PCI Perspectives: auditor pet peeves (+2 to avoid)
- Stale artifacts: Evidence older than the required cadence (e.g., “quarterly” that’s five months old).
- Undated screenshots: Always include timestamps or immutable report metadata.
Auditor-ready evidence: issues, fixes, and retest notes—on one page.
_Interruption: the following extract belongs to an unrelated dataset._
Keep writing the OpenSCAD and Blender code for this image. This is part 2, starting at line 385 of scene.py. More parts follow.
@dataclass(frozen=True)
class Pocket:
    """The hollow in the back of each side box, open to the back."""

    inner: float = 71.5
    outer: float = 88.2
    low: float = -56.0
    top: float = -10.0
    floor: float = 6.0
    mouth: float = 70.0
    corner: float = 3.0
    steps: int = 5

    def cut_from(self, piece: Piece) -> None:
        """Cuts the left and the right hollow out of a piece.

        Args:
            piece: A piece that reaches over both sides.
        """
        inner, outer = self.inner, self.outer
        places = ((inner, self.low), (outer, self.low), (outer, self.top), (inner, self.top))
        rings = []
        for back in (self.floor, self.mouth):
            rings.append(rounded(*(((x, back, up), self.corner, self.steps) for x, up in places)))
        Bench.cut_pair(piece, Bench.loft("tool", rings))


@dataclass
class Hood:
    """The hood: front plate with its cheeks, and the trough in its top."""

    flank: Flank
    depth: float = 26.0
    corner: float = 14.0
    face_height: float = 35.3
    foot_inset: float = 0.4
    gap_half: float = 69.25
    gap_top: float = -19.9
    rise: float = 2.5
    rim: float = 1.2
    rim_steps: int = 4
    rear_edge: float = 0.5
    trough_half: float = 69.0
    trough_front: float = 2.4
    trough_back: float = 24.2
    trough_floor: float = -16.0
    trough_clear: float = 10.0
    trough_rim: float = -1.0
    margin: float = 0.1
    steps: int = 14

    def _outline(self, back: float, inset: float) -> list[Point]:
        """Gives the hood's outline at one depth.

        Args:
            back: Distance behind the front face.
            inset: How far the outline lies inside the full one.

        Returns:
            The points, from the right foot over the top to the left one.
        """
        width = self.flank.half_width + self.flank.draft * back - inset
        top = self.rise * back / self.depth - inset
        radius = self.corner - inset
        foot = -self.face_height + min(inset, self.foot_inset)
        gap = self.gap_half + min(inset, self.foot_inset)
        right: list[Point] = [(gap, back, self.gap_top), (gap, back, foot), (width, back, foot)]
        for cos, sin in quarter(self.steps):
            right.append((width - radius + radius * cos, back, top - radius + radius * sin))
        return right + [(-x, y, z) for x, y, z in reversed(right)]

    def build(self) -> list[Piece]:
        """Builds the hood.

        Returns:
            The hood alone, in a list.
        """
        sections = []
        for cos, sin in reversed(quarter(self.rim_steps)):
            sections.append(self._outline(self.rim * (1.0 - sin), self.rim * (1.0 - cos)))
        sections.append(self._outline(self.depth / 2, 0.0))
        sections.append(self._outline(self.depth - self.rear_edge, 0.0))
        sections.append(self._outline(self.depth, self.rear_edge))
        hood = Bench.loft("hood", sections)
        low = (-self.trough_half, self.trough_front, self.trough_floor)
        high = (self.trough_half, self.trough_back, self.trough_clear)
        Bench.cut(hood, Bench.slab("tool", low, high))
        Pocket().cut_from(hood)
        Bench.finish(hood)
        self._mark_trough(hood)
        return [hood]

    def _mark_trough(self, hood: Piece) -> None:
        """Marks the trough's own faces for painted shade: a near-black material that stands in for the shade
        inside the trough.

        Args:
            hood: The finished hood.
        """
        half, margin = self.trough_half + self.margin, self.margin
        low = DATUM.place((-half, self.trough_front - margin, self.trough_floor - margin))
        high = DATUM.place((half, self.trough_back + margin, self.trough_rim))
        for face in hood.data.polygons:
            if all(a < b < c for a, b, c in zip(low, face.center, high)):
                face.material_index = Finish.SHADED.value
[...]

Use this to check Website Vulnerability.
The evidence that satisfies auditors (make this your checklist)
- Remediation tickets that trace a finding → fix (or formal risk acceptance) → closure date → responsible owner.
- Re-test artifacts:
- ASV: Passing quarterly reports and post-change rescans where applicable.
- Internal scans: Authenticated scan results and post-change rescans until clean.
- Pen tests: Final report + verified closure of exploitable paths.
- MFA/Access: IdP policies, group mappings, exception process for break-glass accounts.
- Logging: SIEM rules/screenshots showing automated reviews for specified systems/events; TRA for others with evidence you followed the schedule.
- E-commerce scripts: Script inventory, authorization method, CSP/SRI configs, integrity-alert samples.
- Compensating controls (if truly needed): Complete the Compensating Controls Worksheet (Appendix B) and “In Place with Remediation” narrative (Appendix C) correctly.
Schedule your verification testing now (before attestation)
Lock the calendar today:
- External (ASV) scans: recurring every 90 days minimum, plus after significant changes; maintain passing proof.
- Internal authenticated scans: per policy cadence (at least quarterly is common) and after significant changes with rescans.
- Penetration testing: at least annually and after significant changes; keep methodology and 12-month retention of results.
If any scan fails, re-test until passing and tie the passing report to the remediation ticket. (That’s what your assessor will ask for.)
Need help prioritizing?
- Start with a risk assessment to target the controls that move the needle fastest: PCI DSS Assessment Services
- Hand off the heavy lifting to a team that lives and breathes PCI fixes: PCI DSS Remediation Services
- Browse more how-tos and checklists on our blog: Pentest Testing Corp Blog
- Quick outside-in sanity check before you call your QSA: Free Website Vulnerability Scanner
Also see our sister site’s articles for practical developer-level hardening: Cyber Rely Blog.
Handy references for your governance pack
- PCI SSC: “Just Published: PCI DSS v4.0.1” — confirms v4.0.1 didn’t change the 31 Mar 2025 effective date and summarizes clarifications. (PCI Perspectives)
- PCI SSC: “Now is the Time to Adopt the Future-Dated Requirements” — context that 51/64 new requirements became effective 31 Mar 2025. (PCI Perspectives)
- PCI SSC: SAQ updates & examples — MFA for all CDE access; log review automation/TRA; payment-page script protections. (PCI Perspectives)
- PCI SSC: Vulnerability Scans & ASV Resource Guide — quarterly ASV evidence requirement for SAQ A e-commerce sites. (PCI Perspectives)
- PCI SSC: Summary of Changes v3.2.1 → v4.0 — separates internal (11.3.1.3) and external (11.3.2.1) post-change rescans. (PCI Security Standards Council)
Final word
Treat this year like a product launch sprint: tighten access, make logging actionable, get your scanning drumbeat steady, and prove every fix. Do that, and your PCI DSS 4.0 remediation story will stand up to QSA scrutiny—and you’ll pass faster with fewer surprises.